Connect4Cancer door studenten en onderzoekers van Avans Hogeschool

Connect4Cancer

Studenten en onderzoekers van Avans Hogeschool zetten zich de komende jaren in om Brabantse inloophuizen voor mensen die getroffen zijn door kanker te professionaliseren en bekender te maken onder patiënten, hun naasten en zorgverleners. Inloophuizen voorzien in sociaal emotionele ondersteuning die huisartsen en zorgverleners in het ziekenhuis onvoldoende kunnen bieden. Het project Connect4Cancer wordt mede mogelijk gemaakt door het CZ Fonds.

Inloophuizen, aangesloten bij Instellingen PsychoSociale Oncologie (IPSO), bieden verschillende activiteiten voor kankerpatiënten en hun naasten, zoals zingen, wandelen, schilderen, massage en yoga. Er is gelegenheid om lotgenoten te ontmoeten en vrijwilligers bieden een luisterend oor.

Connect4Cancer

Afgelopen maanden hebben studenten de eerste onderzoeken gedaan bij inloophuizen in ‘s-Hertogenbosch, Helmond, Veldhoven, Waalwijk, Tilburg, Breda en Roosendaal. Studenten Bedrijfseconomie en Accountancy hebben het financieel en maatschappelijk rendement van een van de inloophuizen in kaart gebracht. Uit deze eerste verkenning blijkt dat de zorg in het inloophuis en contact met lotgenoten niet alleen leidt tot een hogere kwaliteit van zorg en leven, maar ook tot minder bezoeken aan huisartsen of specialisten, wat een kostenbesparing oplevert.

Mieke van Thiel, initiatiefnemer van Connect4Cancer: ‘Zorgkosten nemen alleen maar toe en de inzet van mantelzorgers en vrijwilligers wordt steeds belangrijker in onze participatiemaatschappij. De grote uitdaging op dit moment is om zorg van artsen, specialisten en instellingen zo goed mogelijk te verbinden aan zorg door mantelzorgers en bijvoorbeeld de zorgverleners in inloophuizen.
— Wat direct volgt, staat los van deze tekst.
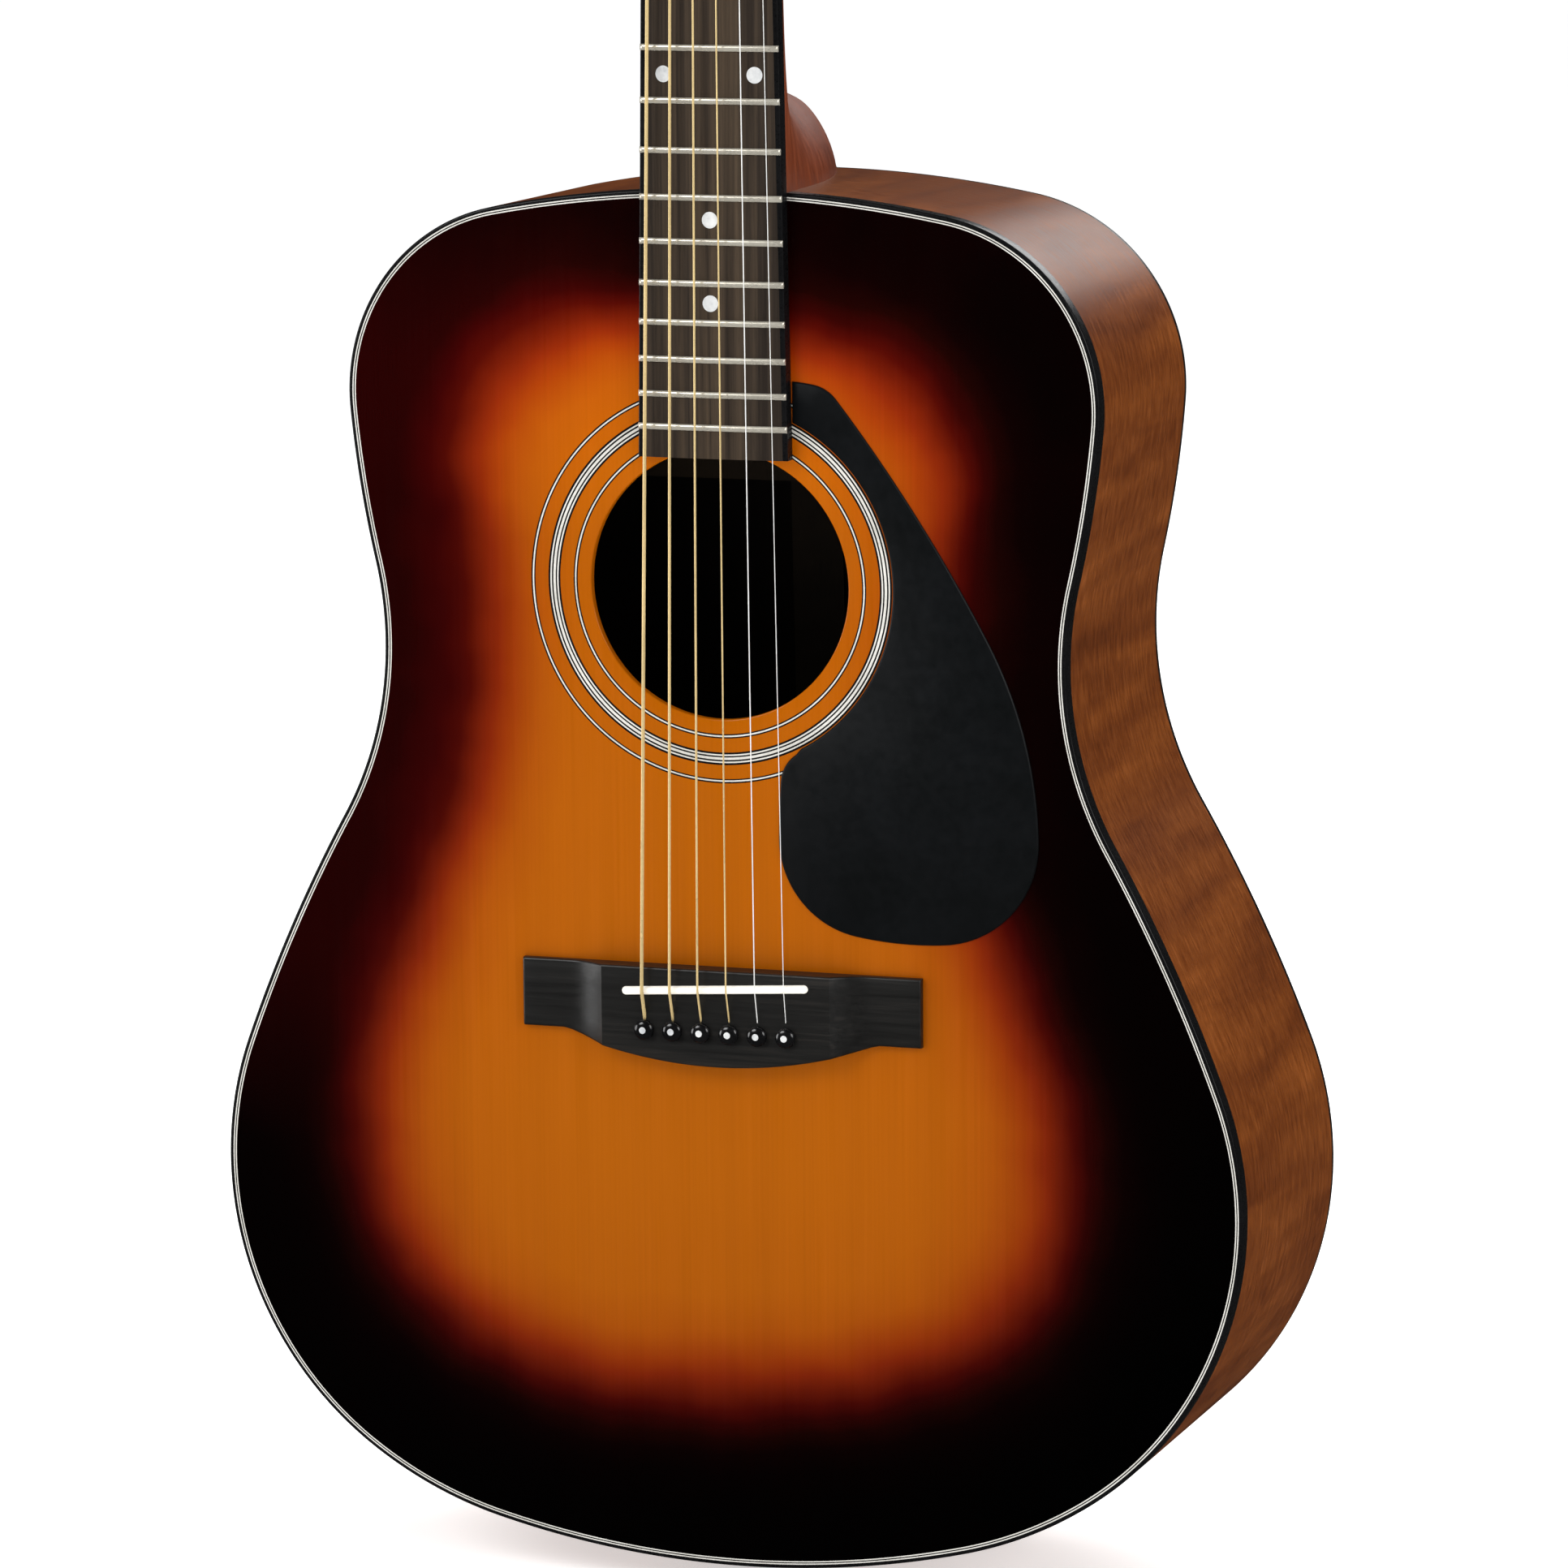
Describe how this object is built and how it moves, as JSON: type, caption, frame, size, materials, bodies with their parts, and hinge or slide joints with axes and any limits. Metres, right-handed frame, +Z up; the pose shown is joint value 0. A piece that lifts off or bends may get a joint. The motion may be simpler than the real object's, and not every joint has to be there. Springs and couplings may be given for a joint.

Het doel van Connect4Cancer is om te onderzoeken welke rol inloophuizen het beste kunnen vervullen in het zorgstelsel en wat daarvoor nodig is.’

Onbekendheid en imago

Uit enquêtes en gesprekken met bezoekers van inloophuizen en zorgverleners blijkt dat veel patiënten, naasten en zorgverleners de inloophuizen niet kennen of geen goed beeld van de inloophuizen hebben. ‘Veel mensen denken dat een inloophuis een plek is waar alleen maar over problemen gepraat wordt, terwijl het in werkelijkheid ook een ontspannen plek is in huiselijke sfeer waar je activiteiten kunt doen om je gedachten te verzetten.’, stelt student Communicatie Willem Everaert.

Activiteitenaanbod inloophuizen uitbreiden

Studenten hebben ook de behoeftes van verschillende patiëntgroepen onder de loep genomen. Activiteiten die nu al aangeboden worden, zoals bewegen en creatief bezig zijn, zorgen voor het verminderen van stress en een betere fysieke gesteldheid, waardoor behandeling beter aanslaat. Maar het aanbod sluit nu niet aan bij wensen van alle patiëntgroepen. Mannen bezoeken inloophuizen bijvoorbeeld minder vaak dan vrouwen. Zij blijken andere behoeftes te hebben. Student Social Work Jorieke van der Zande: ‘Mannen met wie ik gesproken heb, gaven aan minder behoefte te hebben aan zorg en meer aan sporten, bewegen en ondersteuning bij financiën en het zoeken naar (vrijwiligers-)werk.’

Ook jongvolwassen naasten en nabestaanden van kankerpatiënten komen weinig in inloophuizen. Uit onderzoek van Social Work student Emma Goevaerts blijkt dat zij de drempel om naar een inloophuis te gaan hoog vinden. Maar ze hebben wel behoefte aan een luisterend oor, wat ze niet altijd in hun omgeving vinden. Een online platform waar ze terecht kunnen, zou voor hen een oplossing zijn.

Fondsenwerving

Om de dienstverlening te kunnen uitbreiden, is het belangrijk om de financiële situatie van inloophuizen te verstevigen. Studenten Commerciële Economie onderzochten hoe inloophuizen structureel fondsen kunnen werven. Ze deden aanbevelingen voor het oprichten van een fonds en het opzetten van een sponsormoment.

Vervolgonderzoek

Vanaf september start een nieuwe groep studenten van verschillende opleidingen met vervolgonderzoeken.